The word servant is a description used by Isaiah to speak of the one coming to do God’s will:

13 See, my servant will act wisely [b] ;
he will be raised and lifted up and highly exalted.

14 Just as there were many who were appalled at him [c]—
his appearance was so disfigured beyond that of any man
and his form marred beyond human likeness—

15 so will he sprinkle many nations, [d]
and kings will shut their mouths because of him.
For what they were not told, they will see,
and what they have not heard, they will understand.

Isaiah 52:13-15

So the Servant was expected, just as was the Messiah. Peter then lays out his case.

* “You” handed him over to be killed, even though Rome’s representative was willing to let him go;
* “You” disowned the Holy and Righteous One and asked for a murderer instead;
* “You” killed the Author of life, but God raised him from the dead;

Peter says, “We are witnesses.” One supposes Peter means that the followers of Jesus witnessed it all, including the crowd turning on Jesus.

The Peter says, “It is Jesus’ name and the faith that comes through him that has given this complete healing to him, as you can all see.”

Then, after a few more words of explanation, Peter says, “Repent, then and turn to God, so that your sins may be wiped out, that times of refreshing may come from the Lord…” There’s more, but we have to stop there.

What Does It All Mean?

This is a great story, but what does it all mean?

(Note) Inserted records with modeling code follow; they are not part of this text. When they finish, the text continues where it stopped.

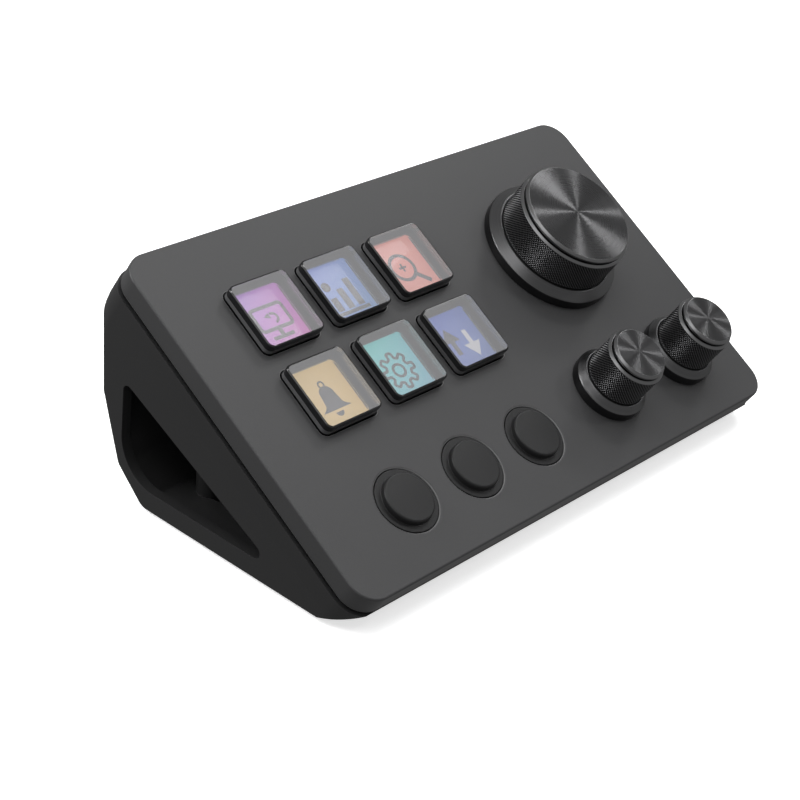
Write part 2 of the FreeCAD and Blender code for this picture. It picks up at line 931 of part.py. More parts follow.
def socket_tongue():
    tongue = along_v(tongue_width, tongue_thickness, 0, socket_length - socket_wall,
                     socket_level())
    front = slab(socket_width, 2 * (socket_length - tongue_length - socket_wall), 0,
                 floor_top, 0, 0, socket_rear())
    return on_slope(tongue.cut(front))


def push_button(u, v):
    """Raised cap on a brim that fills its opening, with a retaining flange and a stem."""
    cap = pin(button_radius, button_flange_top, button_proud, u, v)
    rim = [edge for edge in cap.Edges if edge.BoundBox.ZMin > button_proud - button_round]
    cap = cap.makeFillet(button_round, rim[:1])
    brim = pin(button_brim_radius, button_flange_top, -button_brim_sunk, u, v)
    flange = pin(button_brim_radius + button_flange_reach,
                 button_flange_top - button_flange_thickness, button_flange_top, u, v)
    low = button_flange_top - overrun
    hollows = [
        pin(button_radius - button_wall, low, button_proud - button_wall, u, v),
        pin(button_brim_radius - button_wall, low, -button_brim_sunk - button_wall, u, v),
    ]
    stem = pin(button_stem_radius, plunger_top, button_proud - button_wall, u, v)
    return on_slope(cap.fuse([brim, flange]).cut(hollows).fuse(stem).removeSplitter())


def switch_body(u, v):
    body = slab(switch_side, switch_side, 0, board_top, switch_top, u, v)
    well = pin(switch_plunger_radius + running,
               plunger_top - switch_plunger_length - switch_well_spare, overrun, u, v)
    return on_slope(body.cut(well))


def switch_plunger(u, v):
    return on_slope(pin(switch_plunger_radius, plunger_top - switch_plunger_length,
                        plunger_top, u, v))


def dial_collar(u, v, radius, collar):
    """Fixed ring round a dial: upright wall, satin cone, bore and clamped floor."""
    bore = radius + collar_gap
    top = collar_wall_height + collar_cone_height
    profile = [
        (bushing_radius + slip, 0),
        (collar, 0),
        (collar, collar_wall_height - running),
        (collar - running, collar_wall_height),
        (bore + collar_land, top),
        (bore, top),
        (bore, collar_floor),
        (bushing_radius + slip, collar_floor),
    ]
    return on_slope(turned(profile, u, v))


def knurl_ring(radius, low, high, u, v):
    """Toothed band: straight grooves all round, at about the named pitch."""
    count = round(2 * math.pi * radius / knurl_pitch)
    points = []
    for i in range(2 * count):
        reach = radius - knurl_depth * (i % 2)
        angle = i * math.pi / count
        points.append(vector(reach * math.cos(angle), reach * math.sin(angle), low))
    face = Part.Face(Part.makePolygon(points + points[:1]))
    return face.extrude(vector(0, 0, high - low)).translate(vector(u, v, 0))


def dial_body(u, v, radius):
    """Knurled shell with a plain foot band, a chamfered crown and a hub on the shaft."""
    band = dial_foot + dial_band
    crown = dial_body_top - dial_chamfer
    inner = radius - dial_shell
    nut_room = bushing_top + dial_press + travel_spare
    foot = turned([(0, dial_foot), (radius, dial_foot), (radius, band), (0, band)])
    head = turned([
        (0, crown),
        (radius, crown),
        (radius - dial_chamfer, dial_body_top),
        (0, dial_body_top),
    ])
    grip = knurl_ring(radius, band, crown, 0, 0)
    body = foot.fuse([grip, head])
    hollow = [
        (0, 0),
        (inner, 0),
        (inner, crown - dial_crown),
        (dial_hub_radius, crown - dial_crown),
        (dial_hub_radius, nut_room),
        (0, nut_room),
    ]
    if inner - dial_hub_radius < dial_shell:
        hollow = [(0, 0), (inner, 0), (inner, nut_room), (0, nut_room)]
    body = body.cut(turned(hollow))
    recess = pin(radius - dial_groove_depth - dial_chamfer + slip,
                 shaft_top + shaft_spare, overrun * 3)
    bore = shaft_form(0, dial_foot, shaft_top + shaft_spare)
    body = body.cut([recess, bore])
    return on_slope(body.translate(vector(u, v, 0)))


def dial_cap(u, v, radius):
    """Turned disc with a bevelled rim, set on the crown by a narrower spigot."""
    low = dial_top - dial_cap_thickness
    edge = radius - dial_cap_set_in
    spigot = radius - dial_groove_depth - dial_chamfer
    profile = [
        (0, low - dial_spigot_height),
        (spigot, low - dial_spigot_height),
        (spigot, low),
        (edge, low),
        (edge, dial_top - dial_cap_bevel),
        (edge - dial_cap_bevel, dial_top),
        (0, dial_top),
    ]
    return on_slope(turned(profile, u, v))


def shaft_form(grow, low, high):
    """Round shaft with one flat, grown by a clearance."""
    round_bar = pin(shaft_radius + grow, low, high)
    reach = shaft_radius - shaft_flat + grow
    flat = slab(2 * shaft_radius, 4 * shaft_radius, 0, bushing_top + overrun / 2,
                high + overrun, reach + shaft_radius)
    return round_bar.cut(flat)


def encoder_shaft(u, v):
    """Shaft with its rotor disc, which the encoder's roof keeps in."""
    rotor = pin(rotor_radius, cavity_top - rotor_gap - rotor_thickness,
                cavity_top - rotor_gap)
    shaft = shaft_form(0, shaft_bottom, shaft_top).fuse(rotor)
    return on_slope(shaft.translate(vector(u, v, 0)))


def encoder_body(u, v):
    """Square case with its threaded bushing, hollow for the rotor and the slider."""
    case = slab(encoder_side, encoder_side, 0, board_top, encoder_top)
    bushing = pin(bushing_radius, encoder_top, bushing_top)
    cavity = slab(cavity_side, cavity_side, 0, board_top + encoder_base, cavity_top)
    bore = pin(shaft_radius + running, cavity_top - running, overrun)
    body = case.fuse(bushing).cut([cavity, bore])
    return on_slope(body.translate(vector(u, v, 0)))


def encoder_slider(u, v):
    """Square plate under the shaft, which takes the press and doesn't turn."""
    side = cavity_side - 2 * slip
    return on_slope(slab(side, side, 0, slider_bottom, slider_top, u, v))


def encoder_nut(u, v):
    nut = hexagon(nut_flats, collar_floor, collar_floor + nut_thickness, u, v)
    return on_slope(nut.cut(pin(bushing_radius, 0, overrun, u, v)))


def build():
    """All nodes by name: one solid each, or a list of alike fixed pieces."""
    nodes = {
        "faceplate": on_slope(faceplate()),
        "stand": stand(),
        "bottom_cover": bottom_cover(),
        "feet": feet(),
        "cover_screws": cover_screws(),
        "case_screws": case_screws(),
        "board_screws": board_screws(),
        "key_grid": key_grid(),
        "key_membrane": key_membrane(),
        "contact_film": contact_film(),
        "display_panel": display_panel(),
        "display_frame": display_frame(),
        "display_ribbon": display_ribbon(),
        "main_board": main_board(),
        "board_parts": board_parts(),
        "power_socket": power_socket(),
        "socket_tongue": socket_tongue(),
        "switch_bodies": [switch_body(u, v) for u, v in button_places()],
        "encoder_bodies": [encoder_body(u, v) for u, v in dial_places()],
        "encoder_nuts": [encoder_nut(u, v) for u, v in dial_places()],
    }
    for i, (u, v) in enumerate(key_places()):
        nodes[f"key_cap_{i + 1}"] = key_cap(u, v)
    for i, (u, v) in enumerate(button_places()):
        nodes[f"push_button_{i + 1}"] = push_button(u, v)
        nodes[f"switch_plunger_{i + 1}"] = switch_plunger(u, v)
    for name, u, v, radius, collar in dials:
        nodes[f"dial_{name}_collar"] = dial_collar(u, v, radius, collar)
        nodes[f"dial_{name}_body"] = dial_body(u, v, radius)
        nodes[f"dial_{name}_cap"] = dial_cap(u, v, radius)
        nodes[f"dial_{name}_shaft"] = encoder_shaft(u, v)
        nodes[f"dial_{name}_slider"] = encoder_slider(u, v)
    return nodes


def write(nodes):
    """Stand the keypad on its feet, centred on its box, and write one file per node."""
    os.makedirs("parts", exist_ok=True)
    shapes = {
        name: Part.Compound(shape) if isinstance(shape, list) else shape
        for name, shape in nodes.items()
    }
    box = Part.Compound(list(shapes.values())).optimalBoundingBox(True, False)
    shift = vector(-(box.XMin + box.XMax) / 2, -(box.YMin + box.YMax) / 2, -box.ZMin)
    print("shift", shift, "size", box.XLength, box.YLength, box.ZLength)
    for name, shape in shapes.items():
        placed = shape.copy()
        placed.translate(shift)
        placed.exportStep(f"parts/{name}.step")


write(build())
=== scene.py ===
import json
import logging
import math
from collections.abc import Sequence
from dataclasses import dataclass, field
from enum import Enum

import bmesh
import bpy
import numpy as np
from mathutils import Matrix, Vector


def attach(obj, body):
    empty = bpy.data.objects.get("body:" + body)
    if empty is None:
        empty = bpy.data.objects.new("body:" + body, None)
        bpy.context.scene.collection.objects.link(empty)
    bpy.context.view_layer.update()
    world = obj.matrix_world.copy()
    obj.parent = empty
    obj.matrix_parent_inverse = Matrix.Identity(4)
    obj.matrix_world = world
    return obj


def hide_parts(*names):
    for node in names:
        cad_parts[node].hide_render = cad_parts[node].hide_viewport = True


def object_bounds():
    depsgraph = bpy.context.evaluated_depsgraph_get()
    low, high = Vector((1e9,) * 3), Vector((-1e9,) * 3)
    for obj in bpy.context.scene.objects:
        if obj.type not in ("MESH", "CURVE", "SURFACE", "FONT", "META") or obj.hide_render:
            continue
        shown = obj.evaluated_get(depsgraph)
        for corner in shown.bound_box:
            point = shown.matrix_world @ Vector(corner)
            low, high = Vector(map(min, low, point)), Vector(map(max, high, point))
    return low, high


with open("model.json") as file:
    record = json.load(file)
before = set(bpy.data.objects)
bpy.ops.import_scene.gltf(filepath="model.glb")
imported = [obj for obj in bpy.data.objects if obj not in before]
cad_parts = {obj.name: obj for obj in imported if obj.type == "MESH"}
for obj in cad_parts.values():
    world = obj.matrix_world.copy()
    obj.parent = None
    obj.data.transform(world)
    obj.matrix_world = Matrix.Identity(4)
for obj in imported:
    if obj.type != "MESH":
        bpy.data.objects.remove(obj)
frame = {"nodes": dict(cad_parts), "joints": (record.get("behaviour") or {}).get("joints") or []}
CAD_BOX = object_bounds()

# The visual model of a macro keypad: a sloping face with display keys, push buttons and
# knurled dials, on a hollow stand. Lengths are in millimetres until a mesh is written.
# On the face, u runs to the right, v up the slope and w out of it, with w = 0 on its skin.

MM = 0.001
LOG = logging.getLogger("keypad")
Array = np.ndarray
Colour = tuple[float, float, float]
Material = bpy.types.Material
Piece = bpy.types.Object

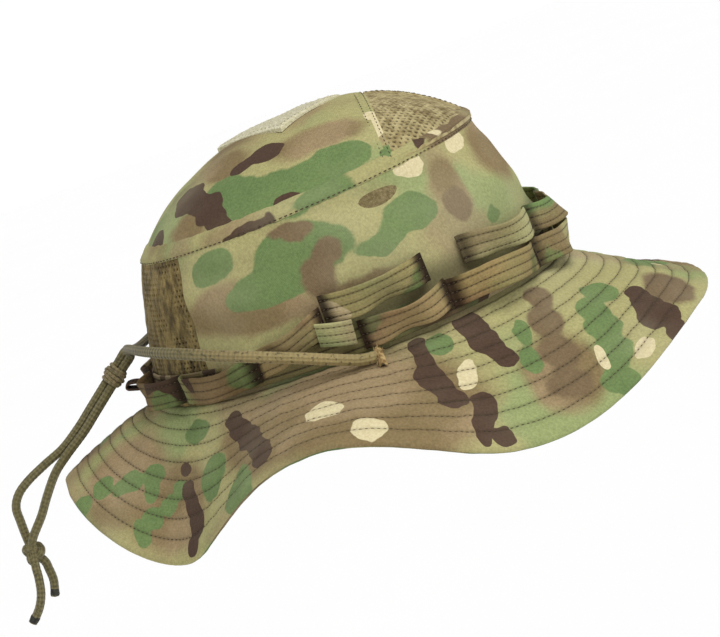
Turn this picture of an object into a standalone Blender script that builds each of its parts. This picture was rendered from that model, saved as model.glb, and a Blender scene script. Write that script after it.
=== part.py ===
"""Boonie hat: soft crown, vented panels, stitched drooping brim, foliage tape and chin cord.

Units are metres. +Z is up, +X is the front of the hat and -Y its right side.
The origin is the centre of the head opening, in the plane where crown and brim are sewn together.
"""

import math

import bmesh
import bpy
from mathutils import Vector

MM = 0.001

# Crown: plan ellipses at the head opening and at the top seam
BASE_A, BASE_B = 102.5 * MM, 84.5 * MM
TOP_A, TOP_B = 85.5 * MM, 71.0 * MM
SEAM_HEIGHT = 71.0 * MM
SEAM_RISE = 4.0 * MM
WALL_BOW = 1.6
DOME_HEIGHT = 32.5 * MM
DOME_POWER, DOME_FALL = 2.8, 1.05
CLOTH = 1.6 * MM
SEAM_GAP = 0.3 * MM

# Rear vent: half angles of its slanted side edges, measured from the front
VENT_EDGE_LOW, VENT_EDGE_HIGH = 138.0, 145.0
# The camouflage top ends and the two front mesh panels begin at this X
TOP_SPLIT_X = 38.0 * MM
MESH_HALF_GAP = 0.4 * MM
CENTRE_TAPE_HALF = 3.4 * MM

# Loop patch: a square set corner forward on the crown, flat on its upper face
PATCH_CENTRE_X = -2.0 * MM
PATCH_HALF_DIAGONAL = 32.0 * MM
PATCH_STAND = 1.4 * MM
PATCH_SLOPE = 0.04

# Brim: three plies, drooping more at four lobes than on the centre line
BRIM_WIDTH, BRIM_FRONT_EXTRA = 64.3 * MM, 3.0 * MM
BRIM_TUCK = 1.5 * MM
# How much of the droop draws the brim's edge inwards
BRIM_DRAW = 0.64
DROOP_MEAN, DROOP_FRONT = 13.0 * MM, 22.0 * MM
# Each lobe: angle, spread towards the front, spread towards the rear, depth
FRONT_LOBE = (65.9, 27.4, 27.4, 33.2 * MM)
REAR_LOBE = (143.1, 26.5, 30.0, 62.6 * MM)
BRIM_FLARE_FRONT, BRIM_FLARE_SIDE = -0.2, 0.3
PLY, PLY_STEP = 0.9 * MM, 1.35 * MM

# Bands
SWEATBAND_HEIGHT, SWEATBAND_THICK = 30.0 * MM, 1.5 * MM
SEAM_TAPE_HEIGHT = 11.0 * MM
TAPE_WIDTH, TAPE_THICK = 13.4 * MM, 1.1 * MM
TAPE_GAP = 0.5 * MM
TAPE_BOTTOM = 1.4 * MM

# Foliage loops of one side: start angle, end angle, mid height at each end, outward bow
LOOPS = (
    ("front_low_1", 4.0, 33.0, 8.5 * MM, 8.6 * MM, 7.2 * MM),
    ("front_low_2", 34.5, 65.0, 8.7 * MM, 11.2 * MM, 9.0 * MM),
    ("front_high_1", 2.0, 27.0, 22.8 * MM, 23.4 * MM, 7.2 * MM),
    ("front_high_2", 28.5, 57.0, 23.6 * MM, 26.4 * MM, 8.4 * MM),
    ("side_low", 67.0, 90.0, 11.6 * MM, 9.6 * MM, 8.4 * MM),
    ("side_high", 70.0, 97.0, 26.8 * MM, 25.2 * MM, 6.6 * MM),
    ("side_bow", 99.0, 118.0, 17.6 * MM, 12.0 * MM, 9.4 * MM),
    ("rear_low_1", 119.5, 146.0, 9.6 * MM, 8.8 * MM, 8.6 * MM),
    ("rear_low_2", 147.5, 175.0, 8.8 * MM, 8.6 * MM, 8.2 * MM),
)

# Chin cord
CORD_D = 4.0 * MM
CORD_SIDES = 2
PAIR_START = Vector((-111.5, 0.0, 25.4)) * MM
PAIR_END = Vector((-158.0, 0.0, -10.2)) * MM
PAIR_SPREAD = 1.62 * MM
KNOT_CENTRE = Vector((-190.5, 0.0, -49.5)) * MM
KNOT_SIZE = Vector((6.4, 5.6, 6.9)) * MM
FACE_GAP = 0.95 * MM

# Slider bead on the doubled cord
SLIDER_ALONG = 11.4 * MM
SLIDER_LENGTH = 9.4 * MM
SLIDER_HALF_WIDE, SLIDER_HALF_THIN = 6.1 * MM, 4.3 * MM
SLIDER_HOLE_WIDE, SLIDER_HOLE_THIN = 4.7 * MM, 2.5 * MM

RING = 60


def clear_scene():
    for obj in list(bpy.data.objects):
        bpy.data.objects.remove(obj, do_unlink=True)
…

* Well it could mean that given the choice, we prefer the past to the future. “The God of Abraham, Isaac, and Jacob — the God of our fathers” is a reference to the past. This is the God who in the past did great things for us. This is the God who in the past chose great leaders for us. This is the God who in the past had great plans for us. The whole story of Pentecost, the whole story of Jesus’ life and ministry is “behold I am making all things new.” The new has roots in the past, but that which God is doing now has a different shape to it than anything before. And that is why we have a Savior.

* It could mean that we still make the wrong choices. They disowned the Holy and Righteous One and asked for Barabbas. Where have we heard this story before? How about the Garden of Eden? Or Noah and the flood? Or the Tower of Babel? Or Israel’s rebellion against God any number of times. We still make the wrong choices out of fear, anger, selfishness, stubbornness, and willfulness. Not much has changed. That’s why we need a Savior.

* It could mean that we thought we were in charge, but God really is. “You killed the author of life, but God raised him up.” Even our most willful act, the killing of Jesus, is undone by God who loves us. There is no sin, even the sin of “theocide” if I can make up a word, that is too great for God to make right.

* It could mean  the invitation to change is still open. We are given the chance to “turn around” or change our mind or repent — whichever way you want to say it the outcome is still the same. We choose God’s future, not our past; we make the right choice for once, not the wrong one; we see God at work and acknowledge his Sovereignty and Love; and we act in faith, given to us by this same Jesus, and turn to God in new and life-giving ways. And that is why we have a Savior.